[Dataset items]
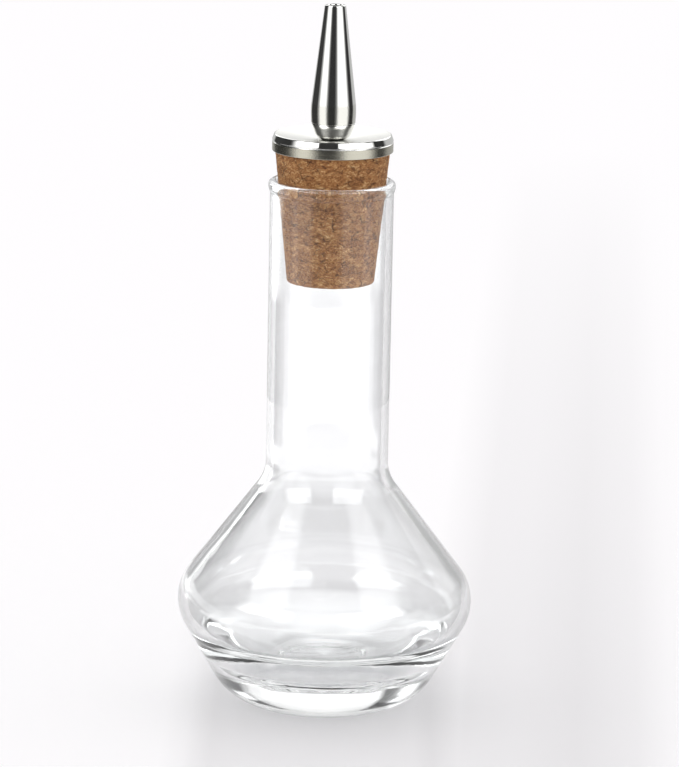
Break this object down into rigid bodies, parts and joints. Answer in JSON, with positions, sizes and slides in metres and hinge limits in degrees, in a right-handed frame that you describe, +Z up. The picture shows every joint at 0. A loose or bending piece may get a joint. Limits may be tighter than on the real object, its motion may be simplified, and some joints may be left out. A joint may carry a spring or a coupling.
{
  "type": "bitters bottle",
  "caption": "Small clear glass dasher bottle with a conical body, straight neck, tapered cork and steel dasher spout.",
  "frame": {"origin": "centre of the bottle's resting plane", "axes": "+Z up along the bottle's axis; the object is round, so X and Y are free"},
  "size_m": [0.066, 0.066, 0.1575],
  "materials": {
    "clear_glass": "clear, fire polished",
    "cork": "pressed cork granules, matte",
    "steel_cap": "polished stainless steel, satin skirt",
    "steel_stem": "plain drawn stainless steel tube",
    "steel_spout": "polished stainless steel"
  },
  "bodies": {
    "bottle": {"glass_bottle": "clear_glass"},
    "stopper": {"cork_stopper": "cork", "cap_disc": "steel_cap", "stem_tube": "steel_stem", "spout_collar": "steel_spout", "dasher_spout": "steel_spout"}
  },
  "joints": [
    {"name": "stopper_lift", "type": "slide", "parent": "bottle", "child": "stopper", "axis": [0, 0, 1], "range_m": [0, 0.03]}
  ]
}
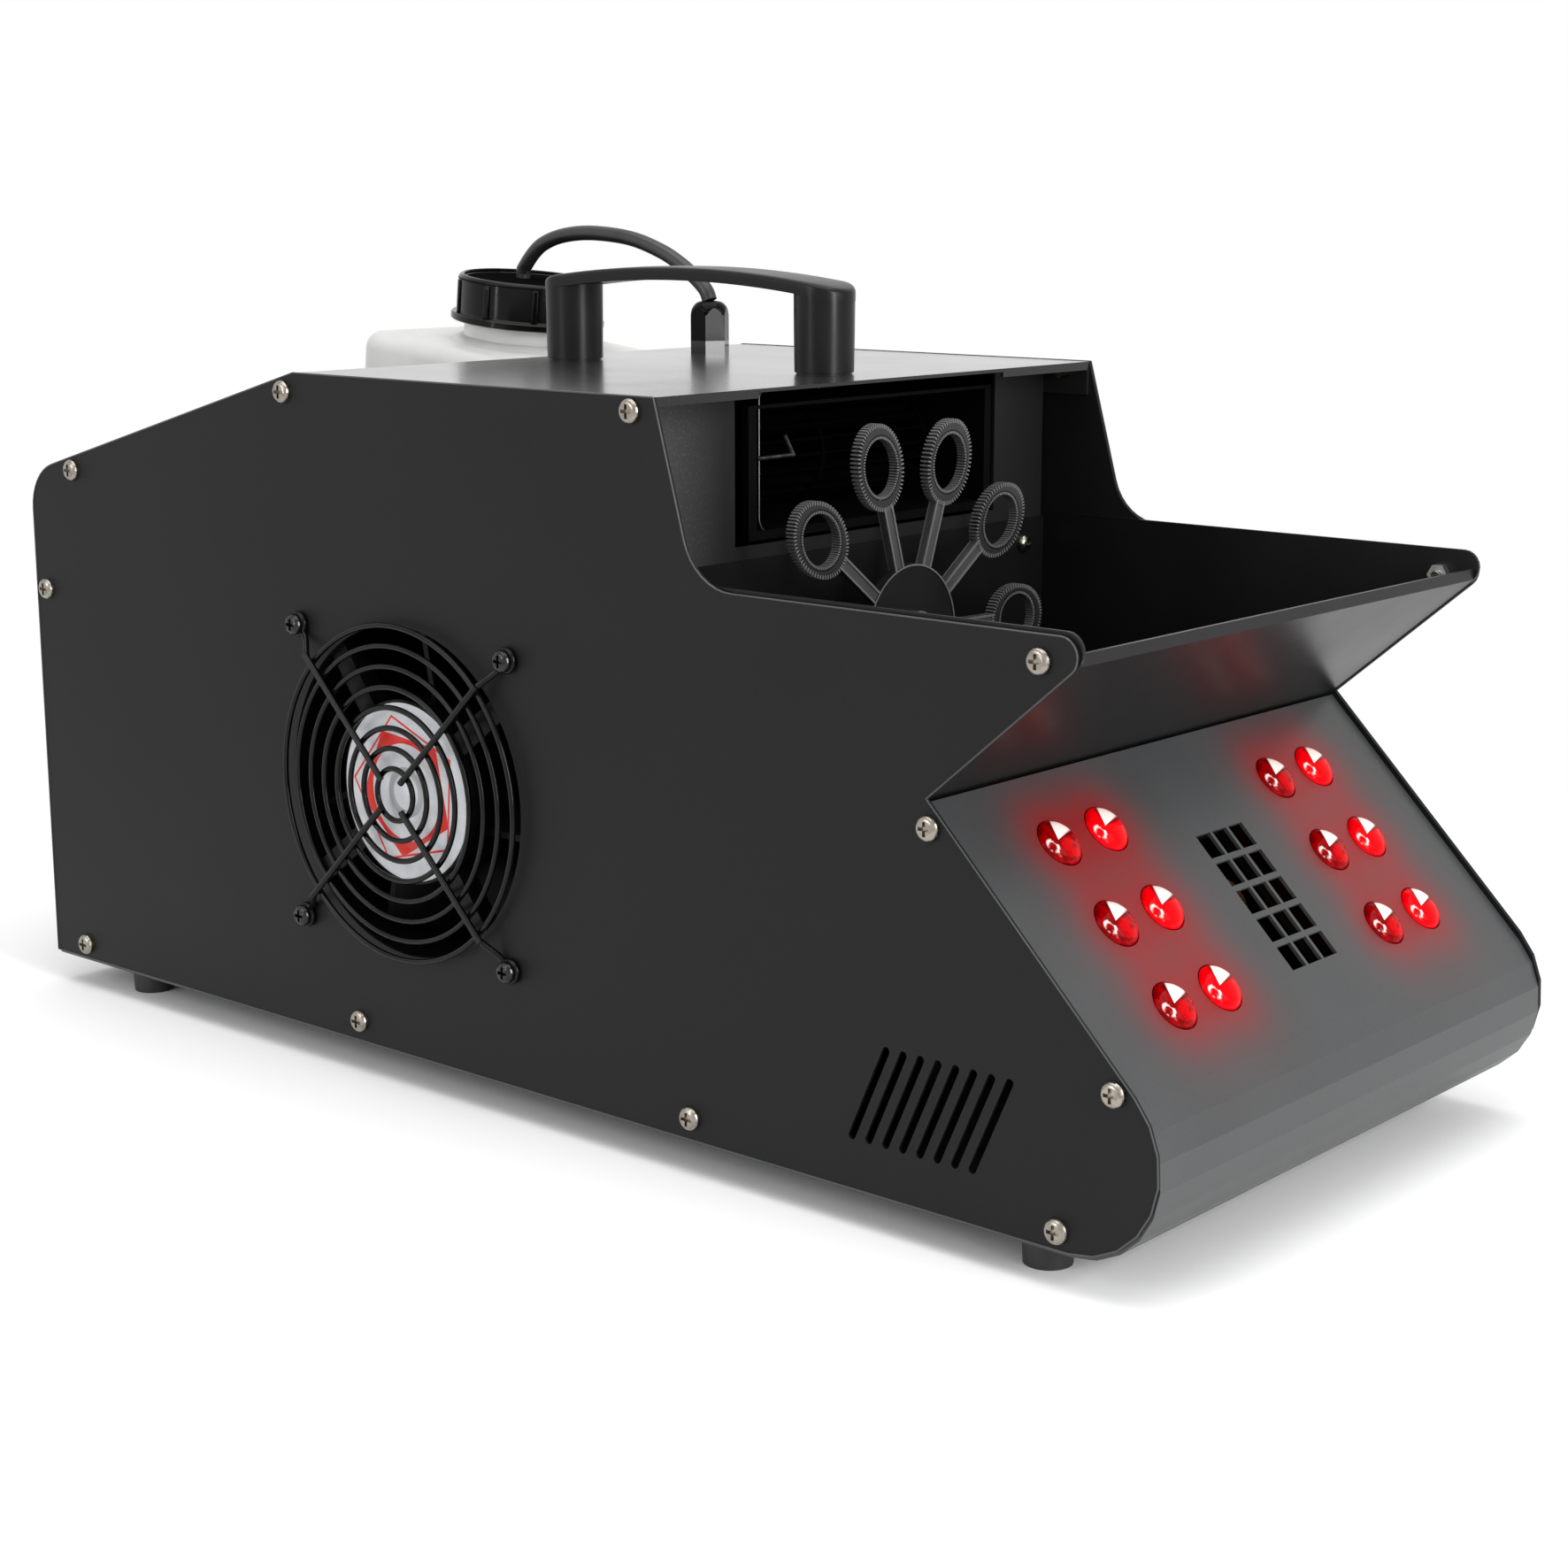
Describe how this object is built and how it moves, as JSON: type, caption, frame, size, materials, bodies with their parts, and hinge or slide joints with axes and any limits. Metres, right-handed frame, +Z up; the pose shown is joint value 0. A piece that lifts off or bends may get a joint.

(THE TASK):
For each line of the listing that holds the word "axes", show that line.

(ANSWER TO THIS TASK):
  "frame": {"origin": "centre of the bottle's resting plane", "axes": "+Z up along the bottle's axis; the object is round, so X and Y are free"},
Describe how this object is built and how it moves, as JSON: type, caption, frame, size, materials, bodies with their parts, and hinge or slide joints with axes and any limits. Metres, right-handed frame, +Z up; the pose shown is joint value 0. A piece that lifts off or bends may get a joint.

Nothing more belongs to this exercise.